Creating the dataset

zip.file <- paste0(getwd(),"/repdata-data-StormData.csv.bz2")
storm.df <- read.csv(bzfile(zip.file), header=TRUE, na.strings=c("", "NA", "-", "+", "?"), stringsAsFactors=FALSE)

Subsetting the dataset

reqd.columns <- c("EVTYPE", "FATALITIES", "INJURIES", "PROPDMG", "PROPDMGEXP", "CROPDMG", "CROPDMGEXP")
filtered.df <- (subset(storm.df, FATALITIES>0 | INJURIES>0 | PROPDMG>0 | CROPDMG>0, select=reqd.columns))
filtered.df$PROPDMGEXP <- ifelse(is.na(filtered.df$PROPDMGEXP), 0, as.numeric(chartr("hHkKmMbB", "22336699", filtered.df$PROPDMGEXP)))
filtered.df$CROPDMGEXP <- ifelse(is.na(filtered.df$CROPDMGEXP), 0, as.numeric(chartr("hHkKmMbB", "22336699", filtered.df$CROPDMGEXP)))
filtered.df$EVTYPE <- toupper(filtered.df$EVTYPE)
filtered.df$health.impact <- filtered.df$FATALITIES + filtered.df$INJURIES
filtered.df$economic.impact <- (filtered.df$PROPDMG * 10 ^ filtered.df$PROPDMGEXP) + (filtered.df$CROPDMG * 10 ^ filtered.df$CROPDMGEXP)

Finding the events having harmful impact on population health

health.df <- aggregate(x=filtered.df$health.impact, by=list(filtered.df$EVTYPE), FUN=sum, na.rm=TRUE)
names(health.df)[1] <- "event.types"
names(health.df)[2] <- "health.impact"
health.impact.df <- head(health.df[order(-health.df[,2]), ])
barplot(tapply(health.impact.df$health.impact, health.impact.df$event.types, sum), main="Events having harmful impact on population health", xlab="Event Types", ylab="Health Impact")

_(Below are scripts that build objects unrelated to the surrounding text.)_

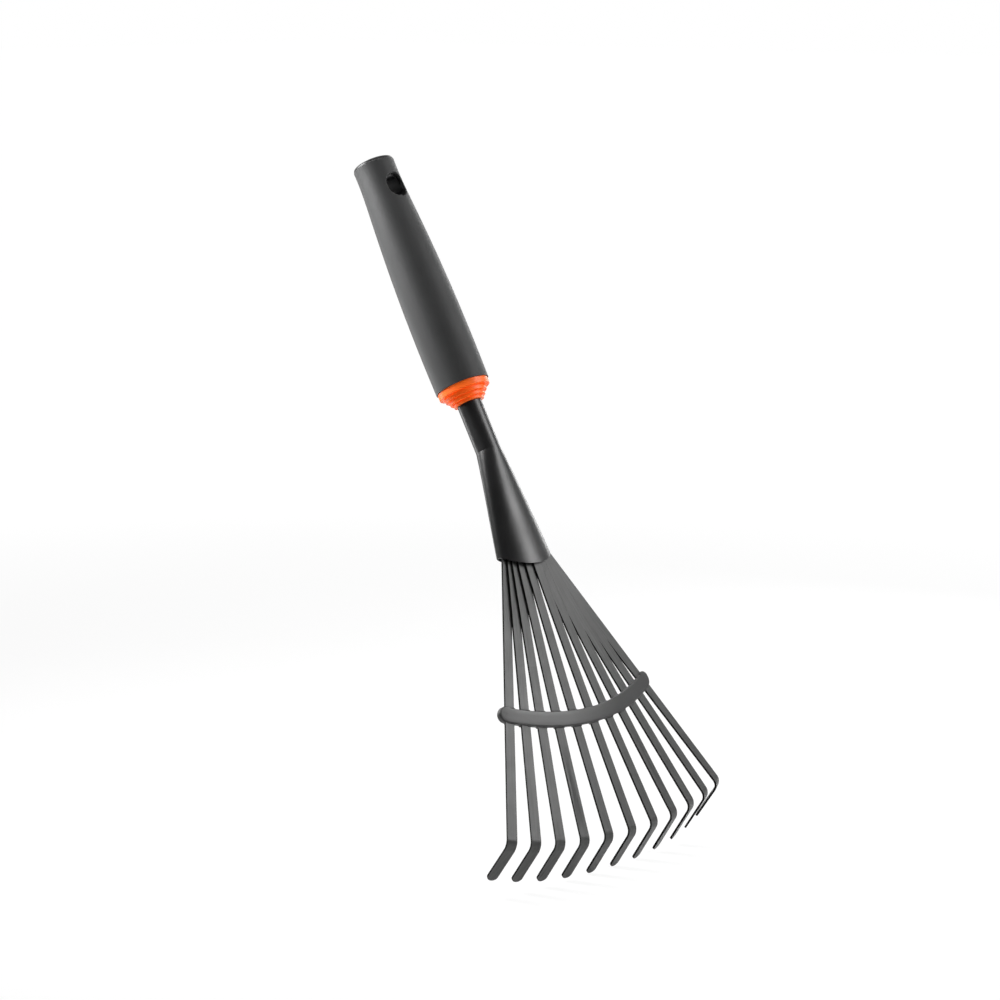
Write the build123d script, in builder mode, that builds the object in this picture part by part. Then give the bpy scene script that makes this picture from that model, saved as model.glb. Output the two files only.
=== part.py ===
from build123d import *
from math import cos, degrees, pi, radians, sin, tan
import os

# Hand rake: a fan of eleven spring-steel strips in a formed steel socket, with a
# spreader bar across the strips and a soft-covered grip on the socket's tube.
# Millimetres. +Z is up with the rake in its working stance, +X is across the fan,
# and -Y is the outer, convex side. The origin is the centre of the hanging hole.

# ---------------------------------------------------------------- driving dimensions
LEAN = 29.6                 # handle from the vertical, towards +Y
FAN_TILT = 2.8              # strips' middle line from the handle axis, towards the inner side
CLEARANCE = 0.05            # gap between pieces that are assembled, not moulded together
REACH = 200.0               # cutting tools run this far, past every piece

# Grip, measured along the handle axis from the hanging hole, + towards the butt
GRIP_END = -117.7
GRIP_RIM = 16.7
GRIP_OUTLINE = (            # (place along the axis, radius)
    (GRIP_END, 15.2),
    (-95.7, 15.4),
    (-51.7, 14.7),
    (-10.7, 12.6),
    (7.3, 11.7),
    (GRIP_RIM, 11.8),
)
COVER = 2.4                 # thickness of the soft cover over the core
COVER_ROUND = 0.4           # rounding of the cover's rim at the butt
HANG_RADIUS = 5.9           # round bore through the core
HANG_STRETCH = 1.4          # half of the extra length of the cover's oval opening
HANG_ROUND = 0.6            # rounding of that opening's edge
CORE_START = -110.7
DOME_RADIUS = 11.5          # domed end of the core, over the cover's rim
DOME_SHOULDER = (8.4, 1.9)  # its turn-over: radius, and height over the rim
DOME_HEIGHT = 3.0
DOME_NECK = 2.0             # depth of the dome's root inside the cover
DOME_SLACK = 0.3            # gap round that root

# Collar, from the grip's lower end downwards: (radius, height) of each step
COLLAR_STEPS = (
    (14.5, 3.9),
    (11.9, 2.6),
    (10.2, 2.2),
    (8.7, 1.8),
)
COLLAR_SPIGOT = 10.5        # radius of the part inside the grip
COLLAR_GROOVE = 0.3         # undercut between two steps
COLLAR_ROUND = 0.25         # rounding of each step's edges

# Shaft and socket
TUBE_RADIUS = 6.95
WALL = 0.8
TUBE_TOP = -25.0
FLARE_START = -156.1
MOUTH_DROP = -222.9         # mouth centre along the handle axis
MOUTH_OUT = 2.56            # mouth centre towards the outer side of the axis
MOUTH_HALF_WIDTH = 21.3
MOUTH_FRONT_DEPTH = 4.2     # from the line through the mouth's ends to its outer face
MOUTH_BACK_DEPTH = 4.8      # and to its inner face
MOUTH_ARCH = 6.9            # how far the mouth's ends lie behind its middle
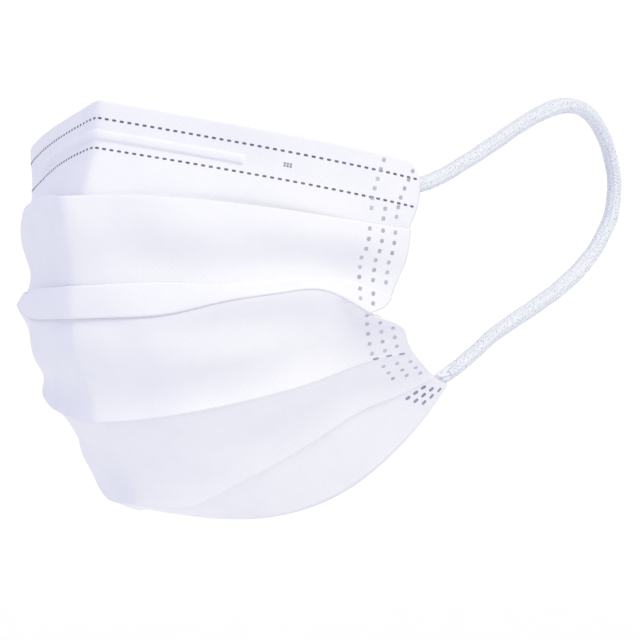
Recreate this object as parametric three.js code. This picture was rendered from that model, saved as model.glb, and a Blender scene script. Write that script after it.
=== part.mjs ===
// A disposable face mask, opened out as it is when worn: a pleated cloth body with a hemmed top
// edge, a nose wire inside the hem, two ear loops and the flattened loop ends welded to the corners.
// Millimetres, +Z up. The mask faces -Y, and the origin is the nose bridge on the top edge.

import * as THREE from 'three';
import { mergeVertices } from 'three/addons/utils/BufferGeometryUtils.js';

// Driving sizes
const BRIDGE_TO_CHIN = 105;
const HALF_SPREAD = 62;
const CHEEK_DEPTH = 50;
const CLOTH = 1.0;
const LAYER_GAP = 0.3;
const PLEAT = 8;
const CORNER_RADIUS = 5;
const WIRE_HALF_LENGTH = 38;
const WIRE_WIDTH = 3;
const WIRE_THICKNESS = 0.6;
const LOOP_DIAMETER = 3.3;
const WELD_LENGTH = 9;
const WELD_WIDTH = 4.4;
const WELD_THICKNESS = 1.2;

const LAYER_PITCH = CLOTH + LAYER_GAP;
const BACKWARD = new THREE.Vector3(0, 1, 0);

// The wire lies at this share of the way down the hem. Past each end of it the hem closes up, between
// these two shares of a row further out.
const WIRE_HEIGHT = 0.72;
const HEM_CLOSES_FROM = 0.03;
const HEM_CLOSES_BY = 0.15;
const WIRE_STEPS = 12;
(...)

Finding the events having economic impact

economic.df <- aggregate(x=filtered.df$economic.impact, by=list(filtered.df$EVTYPE), FUN=sum, na.rm=TRUE)
names(economic.df)[1] <- "event.types"
names(economic.df)[2] <- "economic.impact"
economic.impact.df <- head(economic.df[order(-economic.df[,2]), ])
barplot(tapply(economic.impact.df$economic.impact, economic.impact.df$event.types, sum), main="Events having economic impact", xlab="Event Types", ylab="Economic Impact")

Results

After performing the data analysis, it is found that * TORNADO, EXCESSIVE HEAT and TSTM WIND have more harmful impact on population health across United States. * FLOOD, HURRICANE/TYPHOON and TORNADO have more economic impact across United States.